DATASET EXCERPT ->

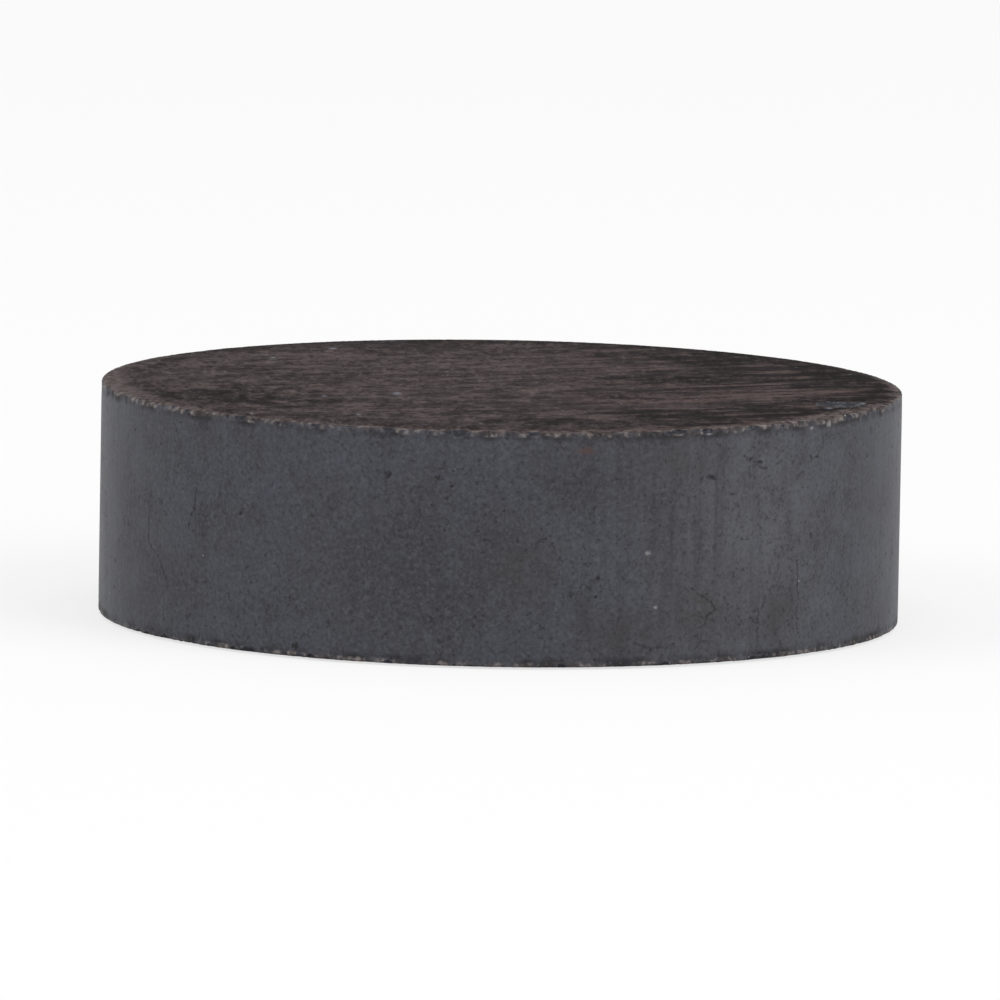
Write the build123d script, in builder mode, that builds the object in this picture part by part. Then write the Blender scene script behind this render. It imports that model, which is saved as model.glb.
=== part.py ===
from build123d import *
import math
import os

# A ferrite disc magnet, one piece of sintered black ceramic. The powder is pressed in a round
# die and fired, which leaves a plain straight wall. Both pole faces are then ground flat, and
# handling wears the rims over. The brittle rims lose small flakes where discs snap together.
# Lengths are in millimetres and angles in degrees. The origin is the centre of the lower pole
# face, with +Z up, and angles run from +X towards +Y, so that the front of the disc is at -90.

disc_diameter = 20.0  # as fired
disc_thickness = 5.9  # between the two ground pole faces

wear_width = 0.45  # a worn rim slopes off over this much of its pole face
wear_drop = 0.06  # and drops by this much on the way to the wall
wear_to_face_radius = 1.5  # the slope runs softly out of the face
wear_to_wall_radius = 0.06  # and turns down into the wall

flake_angle = -22.0  # the one large flake, lost from the upper face just inside its rim
flake_inset = 1.00  # from the wall to the middle of the flake
flake_span = 1.30
flake_depth = 0.13

# Nicks bitten out of a rim: where round the disc, how long along the rim, and how deep
upper_nicks = [
    (-130.0, 0.46, 0.06),
    (-106.0, 0.34, 0.05),
    (-96.0, 0.50, 0.10),
    (-64.0, 0.40, 0.06),
    (-31.0, 0.44, 0.06),
]
lower_nicks = [
    (-153.0, 0.40, 0.06),
    (-145.0, 0.60, 0.08),
    (-135.0, 0.38, 0.05),
    (-127.5, 0.70, 0.11),
    (-119.0, 0.36, 0.05),
    (-66.0, 0.50, 0.06),
    (-51.0, 0.64, 0.08),
]

disc_radius = disc_diameter / 2
wear_slope = math.atan2(wear_drop, wear_width)


def scoop_radius(span, depth):
    """The radius of the ball whose cap is span wide and depth deep, as a shell-shaped break is."""
    return ((span / 2) ** 2 + depth**2) / (2 * depth)


def round_the_disc(radius, angle, height):
    """A place at that distance from the disc's axis, that way round it and that high."""
    turn = math.radians(angle)
    return (radius * math.cos(turn), radius * math.sin(turn), height)


def nick_place(angle, span, depth, face_height, outward):
    """The middle of a nick's ball, out along the slant of 45 degrees from the round of the rim."""
    round_drop = wear_drop + wear_to_wall_radius * math.tan((math.pi / 2 - wear_slope) / 2)
    reach = wear_to_wall_radius + scoop_radius(span, depth) - depth
    radius = disc_radius - wear_to_wall_radius + reach / math.sqrt(2)
    return round_the_disc(
        radius, angle, face_height + outward * (reach / math.sqrt(2) - round_drop)
    )


with BuildPart() as disc_magnet:
    # Half the section: two ground faces, the fired wall, and the worn slope of each rim
    with BuildSketch(Plane.XZ) as section:
        with BuildLine() as outline:
            FilletPolyline(
                (0, 0),
                (disc_radius - wear_width, 0),
                (disc_radius, wear_drop),
                (disc_radius, disc_thickness - wear_drop),
                (disc_radius - wear_width, disc_thickness),
                (0, disc_thickness),
                radius=[
                    wear_to_face_radius,
                    wear_to_wall_radius,
                    wear_to_wall_radius,
                    wear_to_face_radius,
                ],
            )
            Line((0, disc_thickness), (0, 0))
        make_face()
    revolve(axis=Axis.Z)

    # The large flake: a shallow bowl whose ball stands over the upper face
    flake_ball = scoop_radius(flake_span, flake_depth)
    flake_height = disc_thickness + flake_ball - flake_depth
    with Locations(round_the_disc(disc_radius - flake_inset, flake_angle, flake_height)):
        Sphere(flake_ball, mode=Mode.SUBTRACT)

    # The nicks in the two rims
    for angle, span, depth in upper_nicks:
        with Locations(nick_place(angle, span, depth, disc_thickness, 1)):
            Sphere(scoop_radius(span, depth), mode=Mode.SUBTRACT)
    for angle, span, depth in lower_nicks:
        with Locations(nick_place(angle, span, depth, 0, -1)):
            Sphere(scoop_radius(span, depth), mode=Mode.SUBTRACT)

disc_magnet.part.label = "disc_magnet"

os.makedirs("parts", exist_ok=True)
export_step(disc_magnet.part, "parts/disc_magnet.step")
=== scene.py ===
import bmesh
import bpy
import math
from mathutils import Matrix, Vector


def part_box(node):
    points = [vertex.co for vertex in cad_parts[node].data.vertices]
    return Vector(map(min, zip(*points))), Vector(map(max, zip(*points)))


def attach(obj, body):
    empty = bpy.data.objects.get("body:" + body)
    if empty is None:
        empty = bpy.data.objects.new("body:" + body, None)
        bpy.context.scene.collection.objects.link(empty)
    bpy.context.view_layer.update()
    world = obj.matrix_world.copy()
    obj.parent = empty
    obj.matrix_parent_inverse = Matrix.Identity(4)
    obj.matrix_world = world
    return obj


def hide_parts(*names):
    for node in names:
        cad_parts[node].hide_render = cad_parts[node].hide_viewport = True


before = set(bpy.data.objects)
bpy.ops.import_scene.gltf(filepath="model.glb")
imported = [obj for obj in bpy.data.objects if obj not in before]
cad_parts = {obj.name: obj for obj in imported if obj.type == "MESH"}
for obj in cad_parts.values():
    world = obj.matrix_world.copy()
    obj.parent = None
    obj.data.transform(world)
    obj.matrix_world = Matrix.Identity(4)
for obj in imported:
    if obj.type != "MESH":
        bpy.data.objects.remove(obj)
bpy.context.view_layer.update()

# The ferrite disc
# One piece of black ceramic: powder pressed in a round die, fired hard, then ground flat on
# both pole faces. The wall keeps its fired skin. Handling has worn the rims over, and small
# flakes have broken out of them where discs snapped together.
MM = 0.001
low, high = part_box("disc_magnet")
disc_radius = round((high.x - low.x) / 2, 5)
disc_thickness = round(high.z - low.z, 5)

# The worn rim slopes off the pole face softly and then turns down into the wall
wear_width = 0.45 * MM
wear_drop = 0.06 * MM
wear_to_face_radius = 1.5 * MM
wear_to_wall_radius = 0.06 * MM
wear_slope = math.atan2(wear_drop, wear_width)


def bend(corner, radius, turn_from, turn_to, steps):
    """Points round an arc about a corner's middle, from one direction to the other in degrees."""
    points = []
    for step in range(steps + 1):
        turn = math.radians(turn_from + (turn_to - turn_from) * step / steps)
        points.append((corner[0] + radius * math.cos(turn), corner[1] + radius * math.sin(turn)))
    return points


def spread(start, end, steps):
    """Points that divide the way from start to end, without either of them."""
    return [
        tuple(a + (b - a) * step / steps for a, b in zip(start, end)) for step in range(1, steps)
    ]


# The upper half of the half section: out along the face, down the worn slope and round into
# the wall. Its points are (distance from the axis, depth below the face), and they lie closest
# together at the rim, which crumbles.
FACE_RINGS = [0.0, 3.0, 5.5, 7.5, 8.6, 9.1]
WALL_RINGS = [0.15, 0.19, 0.24, 0.30, 0.37, 0.46, 0.58, 0.80, 1.20, 1.80]
SOFT_STEPS = 4
SLOPE_STEPS = 9
ROUND_STEPS = 5
slope_degrees = math.degrees(wear_slope)
soft_reach = wear_to_face_radius * math.tan(wear_slope / 2)
round_drop = wear_drop + wear_to_wall_radius * math.tan((math.pi / 2 - wear_slope) / 2)
soft_middle = (disc_radius - wear_width - soft_reach, wear_to_face_radius)
round_middle = (disc_radius - wear_to_wall_radius, round_drop)
soft_arc = bend(soft_middle, wear_to_face_radius, -90, -90 + slope_degrees, SOFT_STEPS)
round_arc = bend(round_middle, wear_to_wall_radius, -90 + slope_degrees, 0, ROUND_STEPS)
upper_half = [(ring * MM, 0.0) for ring in FACE_RINGS]
upper_half += soft_arc
upper_half += spread(soft_arc[-1], round_arc[0], SLOPE_STEPS)
upper_half += round_arc
upper_half += [(disc_radius, ring * MM) for ring in WALL_RINGS]
middle_ring = [(disc_radius, disc_thickness / 2)]
lower_half = [(out, disc_thickness - down) for out, down in reversed(upper_half)]
half_section = upper_half + middle_ring + lower_half

# How worn each ring is: fully at the corner, and less and less towards the face and the wall
wear_reach_on_face = 0.75 * MM
wear_reach_on_wall = 0.45 * MM


def worn_at(out, down):
    """1 at the corner of a rim, and 0 where the face or the wall is untouched."""
    from_face = min(down, disc_thickness - down)
    across = 1 - (disc_radius - out) / wear_reach_on_face
    along = 1 - max(0.0, from_face - round_drop) / wear_reach_on_wall
    return max(0.0, min(across, along, 1.0))


# Turning a section stands its Y axis downwards and its X axis outwards from the path
section_mesh = bpy.data.meshes.new("half_section")
section_mesh.from_pydata(
    [(out - disc_radius, down - disc_thickness, 0.0) for out, down in half_section],
    [(ring, ring + 1) for ring in range(len(half_section) - 1)],
    [],
)
worn_values = section_mesh.attributes.new("worn", "FLOAT", "POINT")
face_values = section_mesh.attributes.new("face", "FLOAT", "POINT")
last_of_face = upper_half.index(round_arc[ROUND_STEPS // 2])
for ring, (out, down) in enumerate(half_section):
    worn_values.data[ring].value = worn_at(out, down)
    from_end = min(ring, len(half_section) - 1 - ring)
    face_values.data[ring].value = float(from_end <= last_of_face)
section = bpy.data.objects.new("half_section", section_mesh)
bpy.context.scene.collection.objects.link(section)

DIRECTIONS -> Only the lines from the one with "# The nicks in the two rims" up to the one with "if empty is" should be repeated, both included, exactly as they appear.

OUTPUT FOR THIS TASK ->
    # The nicks in the two rims
    for angle, span, depth in upper_nicks:
        with Locations(nick_place(angle, span, depth, disc_thickness, 1)):
            Sphere(scoop_radius(span, depth), mode=Mode.SUBTRACT)
    for angle, span, depth in lower_nicks:
        with Locations(nick_place(angle, span, depth, 0, -1)):
            Sphere(scoop_radius(span, depth), mode=Mode.SUBTRACT)

disc_magnet.part.label = "disc_magnet"

os.makedirs("parts", exist_ok=True)
export_step(disc_magnet.part, "parts/disc_magnet.step")
=== scene.py ===
import bmesh
import bpy
import math
from mathutils import Matrix, Vector


def part_box(node):
    points = [vertex.co for vertex in cad_parts[node].data.vertices]
    return Vector(map(min, zip(*points))), Vector(map(max, zip(*points)))


def attach(obj, body):
    empty = bpy.data.objects.get("body:" + body)
    if empty is None:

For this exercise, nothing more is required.